Why is it call Luminary Skylar?
     
       First of all, Skylar is not my real name but i had use it a lot online when i talk to people from other countries. They have difficulties on pronouncing my name so i decided to give myself a nickname that is easy for others to pronounce and i wanted it to start with the letter 'S' since my real name starts with letter 'S' too.  I just feel that keeping it with the same first letter will keep me grounded to my actual name. In the end, i came up with the name Skylar and had been using it for almost two years now. I like the name and i like to think its my english name. 

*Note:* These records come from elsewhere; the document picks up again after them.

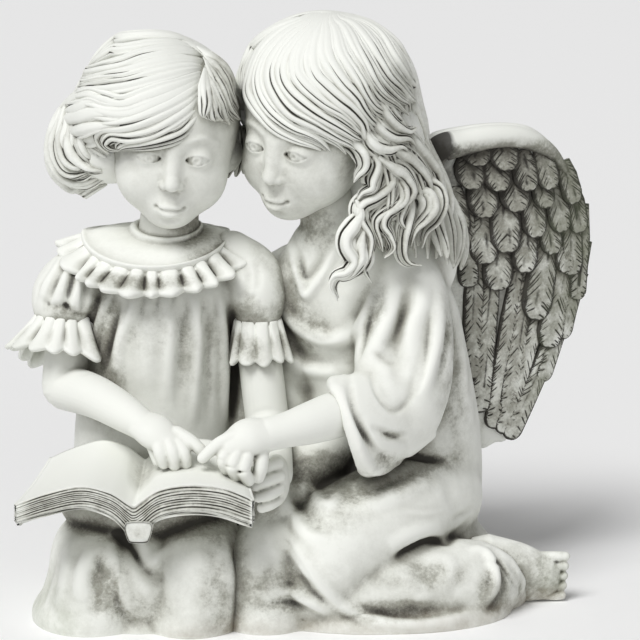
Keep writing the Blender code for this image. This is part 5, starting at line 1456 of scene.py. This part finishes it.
def cast_stone(name):
    """Whitewashed cast stone. A grey-brown wash lies in its hollows and wears off its high places. Its
    colour also holds painted shade where stone is close by, in hollows and grooves, and a painted highlight
    on ridges.
    """
    material = bpy.data.materials.new(name)
    material.use_nodes = True
    tree = material.node_tree
    shader = tree.nodes["Principled BSDF"]
    place = add_node(tree, "ShaderNodeTexCoord", output=3)

    def noise(scale, detail, seed=0.0, rough=0.55):
        return add_node(tree, "ShaderNodeTexNoise", {"noise_dimensions": "4D"},
                        Vector=place, W=seed, Scale=scale, Detail=detail, Roughness=rough)

    def ramp(value, low, high):
        stops = [(low, (0, 0, 0, 1)), (high, (1, 1, 1, 1))]
        return add_node(tree, "ShaderNodeValToRGB", {"stops": stops}, Fac=value)

    def measure(of):
        return add_node(tree, "ShaderNodeAttribute", {"attribute_name": of}, 2)

    occluded_share, groove, hollow, weathering_and_shade_share = measure("occlusion_shade"), measure("groove"), measure("hollow"), measure("wash_and_painted_shade")
    patches = noise(20, 6, 1.3, 0.6)
    mottle = noise(90, 8, 2.1, 0.7)
    speck = noise(520, 4, 4.0, 0.7)
    uneven = (weathering_and_shade_share * 2.2 - 0.1).clipped()
    soft = ((patches - 0.5) * 1.6 + (mottle - 0.5) * 1.4) * uneven
    grit = ((mottle - 0.5) * 1.2 + (speck - 0.5) * 1.4) * uneven
    # a thin grey film, then the brown-grey wash, then the dark of the grooves. All three also paint shade
    # where stone is close by and in hollows and grooves.
    film_and_shade = ramp(occluded_share + weathering_and_shade_share + hollow * 0.8 + soft + grit * 0.3, 0.04, 0.72)
    wash_and_shade = ramp(occluded_share + weathering_and_shade_share * 0.75 + hollow * 0.6 + groove * 0.6 + soft * 0.5 + grit * 0.6, 0.30, 1.0)
    line = ramp(groove * 1.5 + hollow * 0.3 + weathering_and_shade_share * 0.7 + occluded_share * 0.45 + grit * 0.35, 0.55, 1.25)

    def over(under, colour, share):
        return add_node(tree, "ShaderNodeMix", {"data_type": "RGBA"}, 2, i0=share, i6=under, i7=colour)

    colour = over(WHITEWASH, GREY_FILM_AND_SHADE, film_and_shade * 0.85)
    colour = over(colour, BROWN_WASH_AND_SHADE, wash_and_shade * 0.86)
    colour = over(colour, GROOVE_DARK, line * 0.92)
    # Lighter ridges: the wash worn off, with a painted highlight.
    high = ramp(groove * -0.7 + hollow * -0.5, 0.04, 0.4)
    colour = over(colour, WORN_WHITE_AND_HIGHLIGHT, high * (1.0 - weathering_and_shade_share * 0.6) * 0.35)
    blotch = ramp(soft * 0.8 + 0.5, 0.3, 0.75)
    colour = over(colour, MOSS_GREEN, measure("moss") * blotch * 0.4)
    colour = over(colour, EARTH_BROWN, measure("earth") * blotch * 0.5)
    pits = ramp(speck, 0.68, 0.76)
    colour = over(colour, PIT_GREY, pits * 0.3)
    tree.links.new(colour.socket, shader.inputs["Base Color"])
    rough = 0.62 + mottle * 0.25 + wash_and_shade * 0.12
    tree.links.new(rough.socket, shader.inputs["Roughness"])
    height = mottle * 0.5 + speck * 0.25 - pits * 0.3
    bump = add_node(tree, "ShaderNodeBump", Strength=0.25, Distance=0.0006, Height=height)
    tree.links.new(bump.socket, shader.inputs["Normal"])
    return material


# Studio

AIM = (0.0134, 0, 0.18844)
DISTANCE = 1.75
LOOK_DOWN = math.radians(10)
LENS = 146.92


def studio():
    bpy.ops.mesh.primitive_plane_add(size=40, location=(0, 0, 0))
    floor = bpy.context.object
    floor.name = "studio_floor"
    floor.location = (0, 0, 0)
    paper = bpy.data.materials.new("studio_paper")
    paper.use_nodes = True
    shader = paper.node_tree.nodes["Principled BSDF"]
    shader.inputs["Base Color"].default_value = (0.97, 0.97, 0.97, 1)
    shader.inputs["Roughness"].default_value = 0.9
    floor.data.materials.append(paper)
    world = bpy.data.worlds.new("soft_sky")
    world.use_nodes = True
    sky = world.node_tree.nodes["Background"]
    sky.inputs["Color"].default_value = (1, 1, 1, 1)
    sky.inputs["Strength"].default_value = 0.25
    bpy.context.scene.world = world
    bpy.context.scene.view_settings.view_transform = "Standard"
    lamps = [("key_light", (-0.75, -1.1, 1.75), 2.25, 30), ("fill_light", (0.35, -2.4, 0.5), 0.36, 60)]
    for name, place, strength, spread in lamps:
        light = bpy.data.lights.new(name, "SUN")
        light.energy, light.angle = strength, math.radians(spread)
        lamp = bpy.data.objects.new(name, light)
        lamp.location = place
        lamp.rotation_euler = Vector(place).to_track_quat("Z", "Y").to_euler()
        bpy.context.scene.collection.objects.link(lamp)


def camera():
    """The photograph's viewpoint: in front and ten degrees above, from a long lens."""
    view = bpy.data.objects.new("camera", bpy.data.cameras.new("camera"))
    view.data.lens = LENS
    view.data.sensor_width = 36
    back = Vector((0, -math.cos(LOOK_DOWN), math.sin(LOOK_DOWN)))
    view.location = Vector(AIM) + back * DISTANCE
    view.rotation_euler = (-back).to_track_quat("-Z", "Y").to_euler()
    bpy.context.scene.collection.objects.link(view)
    bpy.context.scene.camera = view


def one_lump(name, lump):
    clay = Clay()
    clay.add(lump)
    return clay.to_object(name)


def main():
    bpy.ops.object.select_all(action="DESELECT")
    pieces = [
        girl_dress(), collar_and_frills(), girl_arms(), book(), angel_robe(), angel_arm(), angel_foot(),
        one_lump("girl_head", head(GIRL_HEAD)), one_lump("angel_head", head(ANGEL_HEAD)),
        girl_hair(), angel_hair(), angel_locks(),
        build_wing("left_wing", LEFT_WING, True), build_wing("right_wing", RIGHT_WING, False),
    ]
    stone = cast_stone("weathered_stone_with_painted_shade")
    for obj in pieces:
        obj.data.materials.append(stone)
        obj.data.polygons.foreach_set("use_smooth", [True] * len(obj.data.polygons))
        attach(obj, "root")
        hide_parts("statue")
    store_weathering_and_shade(pieces)
    studio()
    camera()


main()
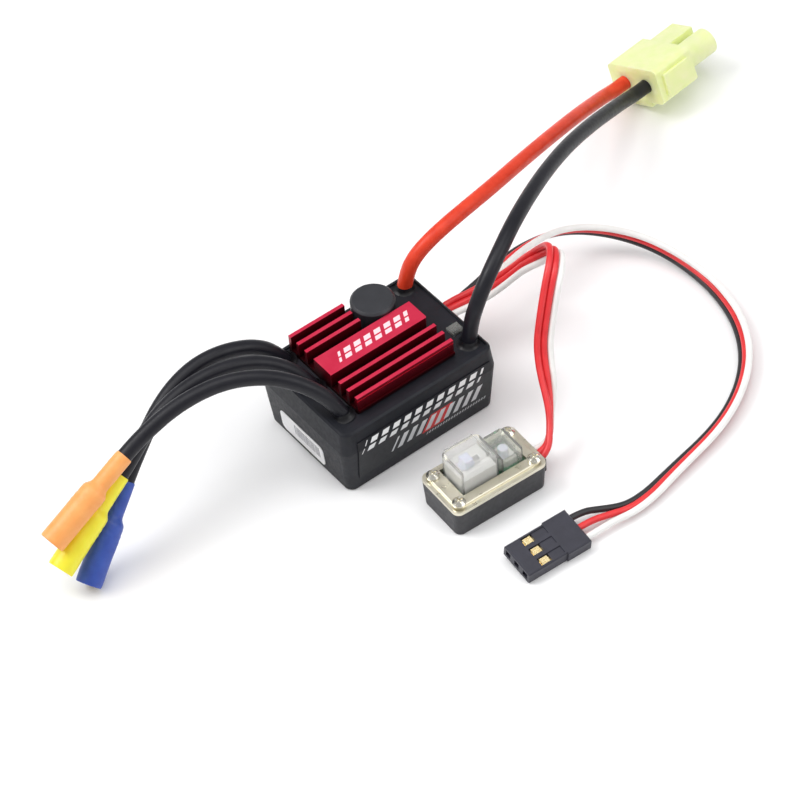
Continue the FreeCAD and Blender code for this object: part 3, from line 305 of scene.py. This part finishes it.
def moulded(name, dark, light, roughness, grain_mm=0.16, depth_mm=0.02, **sockets):
    """Moulded plastic or rubber with a fine spark grain, cloudy tone and varied gloss."""
    surface = Surface(name, dark, roughness, **sockets)
    cloud = surface.noise(3.0, 4.0)
    grain = surface.noise(grain_mm, 2.0)
    surface.tint(surface.span(cloud, 0.1, 0.9), dark, light)
    surface.gloss(surface.noise(0.8, 3.0), roughness - 0.06, roughness + 0.08)
    surface.relief(grain, depth_mm, 0.5)
    return surface


def case_plastic():
    """Black case: satin grain and faint handling marks."""
    surface = moulded("case_plastic", (0.009, 0.010, 0.014), (0.014, 0.015, 0.021), 0.44,
                      Specular_IOR_Level=0.24)
    marks = surface.noise(0.5, 6.0, 0.7, surface.stretched((1.0, 0.25, 1.0)))
    surface.relief(surface.ramp(marks, 0.62, 0.72), 0.006, 0.3)
    return surface.material


def slanted_bars(surface, along, across, reach, rows, pitch, duty):
    """Mask of a row of slanted bars, the plain stand-in for a printed mark."""
    shifted = surface.math("SUBTRACT", along, surface.math("MULTIPLY", across, BAR_LEAN))
    phase = surface.math("FRACT", surface.math("DIVIDE", shifted, pitch))
    bars = surface.inside(phase, 0.02, duty, 0.015)
    return surface.both(bars, surface.inside(shifted, *reach, 0.02),
                        surface.inside(across, *rows, 0.02))


def split_bars(surface, bars, across, low, high):
    """The bars with a plain groove cut along the row."""
    groove = surface.inside(across, low, high, 0.03)
    return surface.math("SUBTRACT", bars, surface.both(bars, groove))


def anodised_aluminium():
    """Red anodised extrusion with painted light: a painted highlight on the upward tops, painted
    shade on the sides, darkest towards the gap floors, and pale bars printed on the flat.
    """
    surface = Surface("anodised_red", (0.62, 0.03, 0.07), 0.3, Metallic=0.8)
    lines = surface.noise(0.12, 3.0, 0.6, surface.stretched((0.02, 1.0, 1.0)))
    cloud = surface.span(surface.noise(4.0, 2.0), 0.0, 1.0)
    x, y, z = surface.axes()
    # Painted highlight: faces turned up, high on the fins, get a bright red in place of the light
    # falling on them.
    painted_lit_tops = surface.both(surface.ramp(surface.facing_up(), 0.4, 0.9), surface.ramp(z, 17.5, 19.0))
    painted_highlight_red = surface.mix(cloud, (0.86, 0.035, 0.095), (0.94, 0.055, 0.125))
    # Painted shade: fin sides and gap walls darken towards the gap floor, almost black at the
    # bottom.
    height = surface.ramp(z, SINK_FLOOR, SINK_TOP - 0.1)
    painted_shade_red = surface.mix(height, (0.045, 0.001, 0.004), (0.36, 0.010, 0.028))
    bars = slanted_bars(surface, x, y, (-8.4, 8.0), (-0.1, 2.3), 2.35, 0.66)
    bars = surface.both(surface.ramp(z, SINK_TOP - 0.15, SINK_TOP - 0.05),
                        split_bars(surface, bars, y, 0.85, 1.2))
    # The red mixes the painted shade and the painted highlight according to which way each face
    # turns.
    surface.tint(bars, surface.mix(painted_lit_tops, painted_shade_red, painted_highlight_red), (0.90, 0.66, 0.70))
    surface.gloss(lines, 0.28, 0.36)
    surface.feed(surface.shader.inputs["Metallic"], surface.math("MULTIPLY_ADD", bars, -0.8, 0.8))
    surface.relief(lines, 0.002, 0.2)
    return surface.material


def silicone(name, dark, light, **sockets):
    """Silicone insulation: soft sheen, a slight cloud of tone and specks of dust."""
    surface = moulded(name, dark, light, 0.38, 0.25, 0.006, Specular_IOR_Level=0.3, **sockets)
    dust = surface.ramp(surface.noise(0.35, 5.0, 0.7), 0.70, 0.76)
    fuzz = surface.math("MULTIPLY", dust, 0.12)
    base = surface.shader.inputs["Base Color"].links[0].from_socket
    surface.tint(fuzz, base, tuple(min(1.0, part + 0.22) for part in light))
    return surface.material


def sealing_compound():
    """Sealing compound: black, satin and slightly uneven."""
    surface = Surface("sealing_compound", (0.006, 0.006, 0.008), 0.35, Specular_IOR_Level=0.3)
    swell = surface.noise(1.2, 2.0)
    surface.gloss(swell, 0.26, 0.42)
    surface.tint(surface.noise(0.6), (0.004, 0.004, 0.005), (0.014, 0.014, 0.017))
    surface.relief(swell, 0.05, 0.3)
    return surface.material


def plated(name, dark, light, roughness, grain_mm=0.4):
    """Plated metal with small changes of tone and gloss."""
    surface = Surface(name, light, roughness, Metallic=1.0)
    cloud = surface.noise(grain_mm, 4.0)
    surface.tint(surface.span(cloud, 0.0, 1.0), dark, light)
    surface.gloss(surface.noise(grain_mm * 0.5, 3.0), roughness - 0.06, roughness + 0.10)
    return surface.material


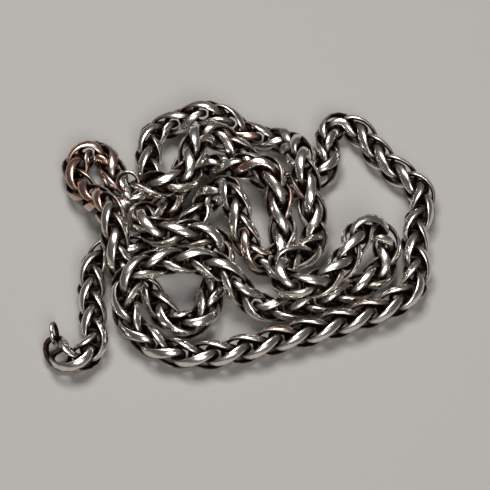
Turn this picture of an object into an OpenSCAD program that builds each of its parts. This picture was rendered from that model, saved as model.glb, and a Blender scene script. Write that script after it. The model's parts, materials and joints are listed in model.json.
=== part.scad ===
// Wheat chain necklace, lying in a loose heap, with a lobster clasp and an end ring.
// Millimetres. +Z is up from the surface that the heap lies on, +Y is away from the viewer.

/* [Chain] */
// Room along the chain from the wire of each link's end to that of the next link
link_gap = 1.95; // [1.6:0.05:2.4]
// How far a link reaches past the two links that it is threaded through
link_overhang = 1.7; // [1.4:0.05:2.1]
// Distance from the chain's axis to the middle of the wire where a link is widest
link_reach = 2.25; // [1.7:0.05:2.5]
// Turn of a link about the chain's axis, from one end to the other, in degrees
link_twist = 90; // [75:5:108]
// Thickness of the wire
wire_thickness = 0.9; // [0.7:0.05:1.05]
// Width of the flattened wire along the outside of a link
wire_width = 1.65; // [1.2:0.05:1.8]

/* [End ring] */
// Mean radius of the plain ring at the tail of the chain
ring_radius = 1.9; // [1.6:0.05:2.4]
// Thickness of the rings' wire
ring_wire = 0.7; // [0.55:0.05:0.85]

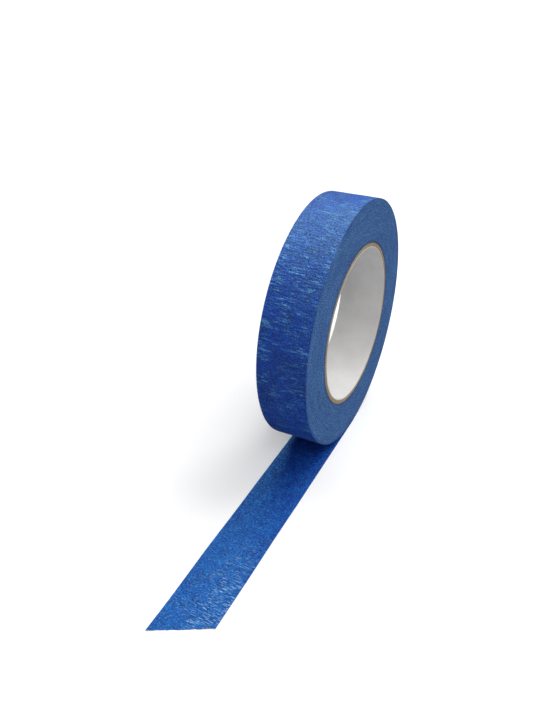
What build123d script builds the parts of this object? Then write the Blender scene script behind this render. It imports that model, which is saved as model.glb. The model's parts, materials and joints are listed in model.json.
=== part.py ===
"""A roll of 24 mm crepe masking tape standing on its rim, with its end drawn out along the floor.

Row frame, in millimetres: the origin is the centre of the core's bore, +Y runs along the roll's axis and +Z is up.
The tape leaves the roll at its lowest point and lies along -X with its adhesive side up, because the tape is wound
adhesive side in.
"""

import os
from math import radians, tan

from build123d import *

# Driving dimensions
TAPE_WIDTH = 24.0
BACKING_THICKNESS = 0.10  # saturated crepe paper
ADHESIVE_THICKNESS = 0.04
BORE_DIAMETER = 76.2  # the usual 3 inch core
ROLL_DIAMETER = 123.0  # over the turn that is being drawn off
LINER_THICKNESS = 0.42  # white-faced paper inside the core
BOARD_THICKNESS = 0.42  # one ply of kraft board
BOARD_PLIES = 4
WRAP_THICKNESS = 0.12  # kraft paper that covers the board
RUNNING_GAP = 0.02  # between the roll and the tape under it

# The drawn-off tape, as distances from the line where it leaves the roll
NIP_BACK = 3.5  # how far it reaches under the far side of the roll, as the roll's footprint
NIP_LENGTH = 30.0
LIFT_LINE = 108.0  # where the free end bends up when it is picked up
TAIL_LENGTH = 149.5  # to the middle of the torn end
TEAR_SKEW = 28.0  # degrees between the torn end and a square cut

# Worked out from those
TAPE_THICKNESS = BACKING_THICKNESS + ADHESIVE_THICKNESS
BORE_RADIUS = BORE_DIAMETER / 2
FLOOR = -ROLL_DIAMETER / 2
WOUND_RADIUS = ROLL_DIAMETER / 2 - TAPE_THICKNESS - RUNNING_GAP
HALF_WIDTH = TAPE_WIDTH / 2
TEAR_REACH = HALF_WIDTH * tan(radians(TEAR_SKEW))


def ring(label, inner_radius, outer_radius):
    """One layer of the roll, as wide as the tape, round the Y axis."""
    with BuildPart() as layer:
        with BuildSketch(Plane.XZ):
            Circle(outer_radius)
            Circle(inner_radius, mode=Mode.SUBTRACT)
        extrude(amount=HALF_WIDTH, both=True)
    layer.part.label = label
    return layer.part


def core():
    """The paperboard tube: a white liner, plies of kraft board and a kraft wrap, glued face to face."""
    layers = [("core_liner", LINER_THICKNESS)]
    layers += [(f"core_board_ply_{n}", BOARD_THICKNESS) for n in range(1, BOARD_PLIES + 1)]
    layers += [("core_outer_wrap", WRAP_THICKNESS)]
    plies = []
    radius = BORE_RADIUS
    for label, thickness in layers:
        plies.append(ring(label, radius, radius + thickness))
        radius += thickness
    return plies, radius


def strip(label, near, far, bottom, thickness, skew=0.0):
    """A flat stretch of one layer of the tape. near and far are its ends' distances from the roll along -X.

    skew moves the far end's two corners by that much each way, so that the +Y corner reaches further out.
    """
    corners = [
        (-near, -HALF_WIDTH),
        (-near, HALF_WIDTH),
        (-far - skew, HALF_WIDTH),
        (-far + skew, -HALF_WIDTH),
    ]
    with BuildPart() as stretch:
        with BuildSketch(Plane.XY.offset(bottom)):
            with BuildLine():
                Polyline(*corners, close=True)
            make_face()
        extrude(amount=thickness)
    stretch.part.label = label
    return stretch.part


def drawn_off(name, near, far, skew=0.0):
    """Both layers of a stretch of tape on the floor: the crepe backing below and the adhesive above it."""
    return [
        strip(f"{name}_backing", near, far, FLOOR, BACKING_THICKNESS, skew),
        strip(f"{name}_adhesive", near, far, FLOOR + BACKING_THICKNESS, ADHESIVE_THICKNESS, skew),
    ]


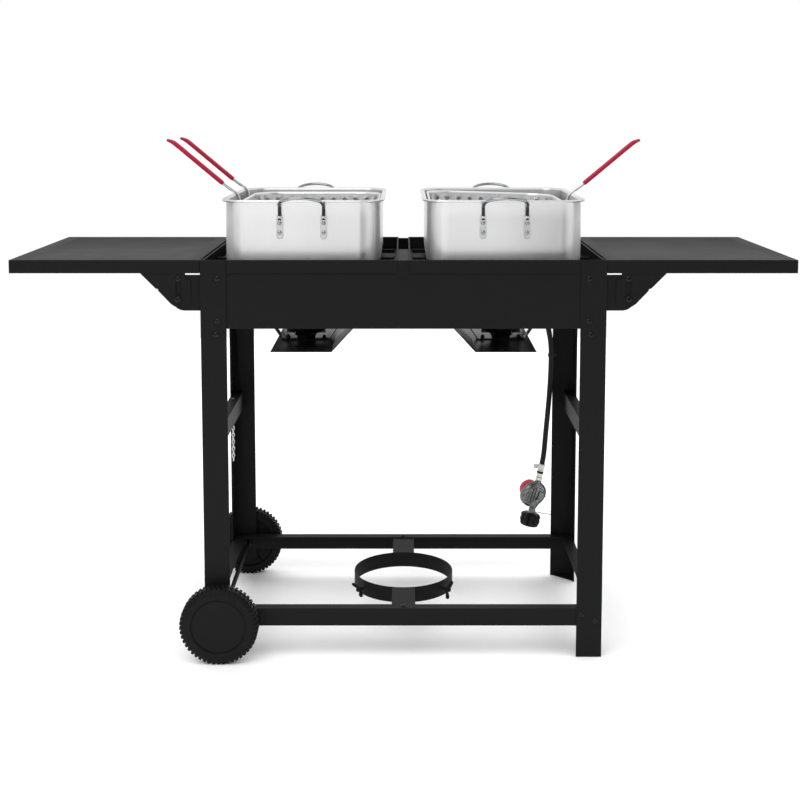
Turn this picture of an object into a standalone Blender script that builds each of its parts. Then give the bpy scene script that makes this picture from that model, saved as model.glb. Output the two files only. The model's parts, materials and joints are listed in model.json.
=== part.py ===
"""Outdoor fryer cart: a folded-sheet frame on two wheels, two gas burners, two rectangular
pots with lift-out baskets, two drop-leaf side shelves and a hanging gas hose with regulator.

Metres. X runs along the front, Y from front to rear, Z up. The origin is on the floor under
the middle of the cart.
"""
import bpy
import bmesh
import math
from mathutils import Matrix, Vector

# ---------------------------------------------------------------- driving dimensions
GAP = 0.0003                 # clearance between neighbouring pieces
SHEET = 0.0018               # frame sheet thickness
THIN = 0.0012                # shelf, tray and shield sheet thickness

FRAME_X = 0.413              # outer faces of the legs, from the middle
FRAME_Y = 0.235
TOP_Z = 0.835                # cooking top and shelf tops
LEG_FRONT = 0.053            # leg flange seen from the front
LEG_SIDE = 0.048
LEFT_LEG_BOTTOM = 0.045
APRON_BOTTOM = 0.694
APRON_RETURN = 0.015

SKIRT_DROP = 0.027           # folded edge of trays and shelves
TRAY_INNER_X = 0.0115
TRAY_FLOOR = 0.806
FLAME_HOLE_R = 0.100
GRATE_TOP = 0.8225
GRATE_BAR_Y = 0.075

RAIL_TOP = 0.104
RAIL_DROP = 0.037
RAIL_FLANGE = 0.024
MID_RAIL_TOP = 0.460
MID_RAIL_DROP = 0.041
MID_RAIL_FLANGE = 0.023

RING_R = 0.1107
RING_BAND = 0.0015
RING_BOTTOM = 0.068
STRAP_WIDTH = 0.050
WING_ANGLE = math.radians(52)
WING_Z = 0.084

WHEEL_X = -0.380
WHEEL_R = 0.081
WHEEL_INNER_Y = 0.2385
WHEEL_OUTER_Y = 0.278
AXLE_R = 0.005

SHELF_END_X = 0.800
SHELF_HALF_Y = 0.2335
PIVOT_OUT = 0.0443           # shelf pivot, out from the leg
PIVOT_Z = 0.755
ARM_Y = 0.2313               # middle of the swing arm's sheet
BRACKET_Y = 0.2290
PIN_R = 0.004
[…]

       Now, Luminary. Luminary means a person who inspires or influences others. It also means a body or object that gives light and it also mean a celestial body, as the sun and moon according to astrology...if i'm not mistaken.  Anyway, i just like to stress the meaning on a person who inspires others and object that gives light.  I want to inspires others to have a positive perspective on life.  Life can be complicated but i believe that each one of us are strong and capable in dealing with life.  We just have to find that strength.  I know that it is not that easy...but i believe that the strength is deep somewhere inside each and every single one of us.  This is my big dream...to be able to inspires others.  Even if i might not be that inspiring to you...i want to be a light that somehow lightens up your day and your mood  for a certain period of time or maybe just a gleam of light when you are in the dark.  Anyway, I am not perfect and i have my flaws too but this is just my dream...because Life is Beautiful...no matter how complicated it can be...

So...this is like a comeback for me.  Have you ever stop doing or become inactive in something you enjoy doing?  Feel free to leave comments on what you enjoy doing and also if you somehow had stopped doing it...are you planning to start doing it again?  I would love to see the response.